IN Brief:
- UK solar capacity reached 22.1GW at the end of March 2026, across more than two million installations.
- March recorded more than 27,000 installations, the highest monthly deployment level since 2012.
- Rooftop solar, ground-mounted generation, export arrangements, and distribution network capacity are becoming increasingly interdependent.
Department for Energy Security and Net Zero data shows UK solar installations passed two million at the end of March 2026, with total installed capacity reaching 22.1GW.
The provisional figures put the number of UK solar installations above two million across solar farms and rooftop systems. March 2026 recorded more than 27,000 installations, the highest monthly installation total since 2012. Over the 12 months to the end of March, deployed capacity increased by 2.3GW, representing growth of 11.7%.
Large-scale projects continue to account for a major share of generating capacity, while small-scale systems dominate installation numbers. Arrays below 50kW represent almost all installations by volume and a substantial share of total deployed capacity. Residential systems accounted for around two-thirds of March installations, driven by rooftop demand and the wider market for small-scale generation.
The growth has been supported by energy price pressure, policy support, export payments, and the maturation of the rooftop installation market. MCS certification data shows that small-scale certified installations have returned to levels not seen since the closure of the feed-in tariff to new applicants. MCS certification is not mandatory for rooftop solar, but it provides a route to the Smart Export Guarantee, allowing exported electricity to be paid for by suppliers.
Large-scale deployment has also contributed to the annual increase. Utility-scale solar farms are adding substantial blocks of capacity, while rooftop installations are increasing the number of generation points connected at low voltage and distribution level. The result is a solar market that is expanding from both ends of the system at once.

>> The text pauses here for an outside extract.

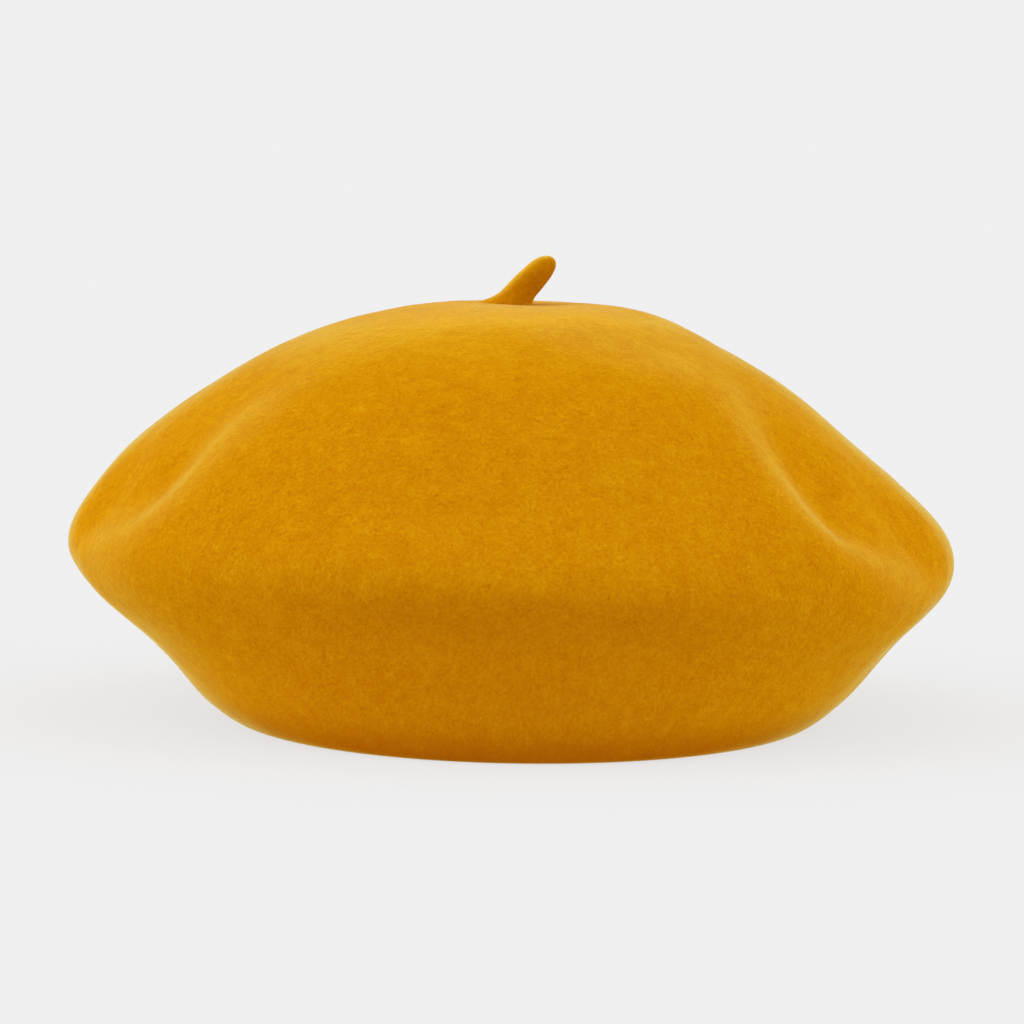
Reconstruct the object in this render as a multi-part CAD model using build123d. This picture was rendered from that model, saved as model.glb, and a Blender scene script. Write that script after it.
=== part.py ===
from build123d import *
import math
import os

# A felted wool beret, standing on the lip of its opening as if on a head.
# Millimetres. +Z is up, -Y is the front, and +X is on the right of someone who faces the front.
# The origin is on the surface that the lip stands on, below the middle of the crown's rim.

# ---- driving dimensions ----
FELT = 2.5                      # thickness of the fulled wool
RIM_HALF_WIDTH = 128.5          # widest outline of the crown, left to right
RIM_HALF_DEPTH = 122.0          # widest outline of the crown, front to back
RIM_HEIGHT = 48.0
TOP_HEIGHT = 120.0

OPENING_HALF_WIDTH = 77.4       # head opening, inside the sweatband
OPENING_HALF_DEPTH = 95.0
OPENING_X = 3.0                 # the crown slouches a little to one side and to the back,
OPENING_Y = -6.0                # so the opening's centre is off the rim's centre

RIBBON = 0.65                   # thickness of the grosgrain ribbon
RIBBON_BOTTOM = 2.0
RIBBON_TOP = 25.5
LAYER_GAP = 0.05                # between cloth layers that lie on each other

HEM_THICKNESS = 2.6             # turned-in felt behind the ribbon
HEM_TOP = 26.0
ELASTIC_THICKNESS = 1.0
ELASTIC_BOTTOM = 7.0
ELASTIC_TOP = 13.0

THREAD_RADIUS = 0.35
STITCH_LENGTH = 4.0
STITCHES_PER_ROW = 44
STITCH_ROW_HEIGHTS = (4.0, 23.2)

TAB_WIDTH = 14.0
TAB_BOTTOM = 2.6
TAB_TOP = 25.0
TAB_STITCH_PITCH = 5.2
TAB_STITCH_LENGTH = 3.0
TAB_STITCHES_PER_SIDE = 4

LABEL_WIDTH = 30.0
LABEL_THICKNESS = 0.5
LABEL_TOP = 23.5
LABEL_FOLD = 20.5               # height of the fold below the label's sewn edge
LABEL_BOTTOM = 4.5
LABEL_STITCH_COUNT = 5

STALK_X = 3.0                   # eye of the crown, where the stalk is rooted
EYE_RADIUS = 3.7
PIVOT_ABOVE_CROWN = 3.2         # the stalk bends just above its root
STALK_ROOT_RADIUS = 4.7
STALK_RADIUS = 3.9
STALK_TIP_RADIUS = 3.2
STALK_LENGTH = 12.6             # from the bend to the end of the tip
STALK_LEAN = 41.0               # degrees from upright, towards +X
STAR_ARMS = 6
STAR_INNER_RADIUS = 1.0
STAR_OUTER_RADIUS = 8.0

# Outline of the felt at rising heights: height, half width, half depth, centre x, centre y.
CROWN_STATIONS = (
    (0.0, 81.8, 98.8, OPENING_X, OPENING_Y),
    (0.6, 83.6, 100.4, OPENING_X, OPENING_Y),
    (2.5, 86.4, 102.2, OPENING_X, OPENING_Y),
    (7.5, 93.0, 104.6, 3.3, -5.8),
    (15.5, 100.6, 108.2, 3.4, -5.0),
    (24.0, 108.8, 112.4, 2.9, -3.5),
    (33.0, 119.3, 117.2, 2.3, -2.0),
    (40.5, 126.0, 120.5, 1.4, -0.5),
    (RIM_HEIGHT, RIM_HALF_WIDTH, RIM_HALF_DEPTH, 0.0, 0.0),
    (55.5, 126.4, 121.0, -1.1, 0.0),
    (64.0, 120.1, 116.5, -2.4, 0.0),
    (76.0, 108.2, 107.0, -4.4, 0.0),
    (88.0, 93.6, 94.5, -4.4, 0.0),
    (99.0, 78.1, 81.0, -3.8, 0.0),
    (108.0, 61.8, 65.5, -3.2, 0.0),
    (115.0, 45.3, 49.5, -1.7, 0.0),
    (118.8, 28.0, 31.0, 0.2, 0.0),
    (TOP_HEIGHT, 11.0, 12.0, STALK_X, 0.0),
)
FIRST_INNER_STATION = 3         # the inner skin follows the outer one from here up
CAVITY_FLOOR = 2.6              # top of the rolled lip, between the wall and the turned-in hem
CAVITY_FLOOR_WIDTH = 1.2        # room between the turned-in hem and the wall there
OUTLINE_POINTS = 24


def oval(height, half_width, half_depth, centre_x, centre_y):
    """A closed smooth outline at one height."""
    points = []
    for i in range(OUTLINE_POINTS):
        angle = 2 * math.pi * i / OUTLINE_POINTS
        x = centre_x + half_width * math.cos(angle)
        y = centre_y + half_depth * math.sin(angle)
        points.append(Vector(x, y, height))
    return Wire([Edge.make_spline(points, periodic=True)])


def outer_skin():
    """The whole outer shape of the crown, as one filled solid."""
    outlines = []
    for station in CROWN_STATIONS:
        outlines.append(oval(*station))
    return Solid.make_loft(outlines)


def inward(size_below, size_above, rise):
    """How far a point moves in and down when the skin between two stations is offset by the felt."""
    slope = size_above - size_below
    length = math.hypot(slope, rise)
    return FELT * rise / length, -FELT * slope / length


def cavity():
    """The hollow inside the felt, from the rolled lip to the underside of the top."""
    outset = RIBBON + LAYER_GAP + HEM_THICKNESS + CAVITY_FLOOR_WIDTH
    floor_width = OPENING_HALF_WIDTH + outset
    floor_depth = OPENING_HALF_DEPTH + outset
    outlines = [oval(CAVITY_FLOOR, floor_width, floor_depth, OPENING_X, OPENING_Y)]
    last = len(CROWN_STATIONS) - 1
    for i in range(FIRST_INNER_STATION, last):
        height, half_width, half_depth, centre_x, centre_y = CROWN_STATIONS[i]
        below = CROWN_STATIONS[i - 1]
        above = CROWN_STATIONS[i + 1]
        rise = above[0] - below[0]
        in_x, down_x = inward(below[1], above[1], rise)
        in_y, down_y = inward(below[2], above[2], rise)
        lower = height - (down_x + down_y) / 2
        outlines.append(oval(lower, half_width - in_x, half_depth - in_y, centre_x, centre_y))
    height, half_width, half_depth, centre_x, centre_y = CROWN_STATIONS[last]
    outlines.append(oval(height - FELT, half_width, half_depth, centre_x, centre_y))
    return Solid.make_loft(outlines)


def opening_prism(outset, bottom, top):
    """A straight oval plug: the head opening widened by outset."""
    outline = oval(
        bottom, OPENING_HALF_WIDTH + outset, OPENING_HALF_DEPTH + outset, OPENING_X, OPENING_Y
    )
    return Solid.extrude(Face(outline), Vector(0, 0, top - bottom))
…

The solar milestone comes as Britain’s power system adapts to higher daytime renewable output. Solar generation has already begun to reshape operational patterns during bright, low-demand periods, creating greater need for export capacity, storage, demand-side flexibility, and active local network management. The effect is particularly visible on distribution networks, where rooftop PV, batteries, EV chargers, and heat pumps can all sit behind the same low-voltage infrastructure.
The headline installation count only tells part of the story. Higher rooftop penetration changes voltage management, reverse power flow risk, protection settings, phase balancing, and export limitation requirements. It also increases the value of smart inverters, domestic and commercial battery systems, and connection processes that can handle higher volumes without delaying routine applications.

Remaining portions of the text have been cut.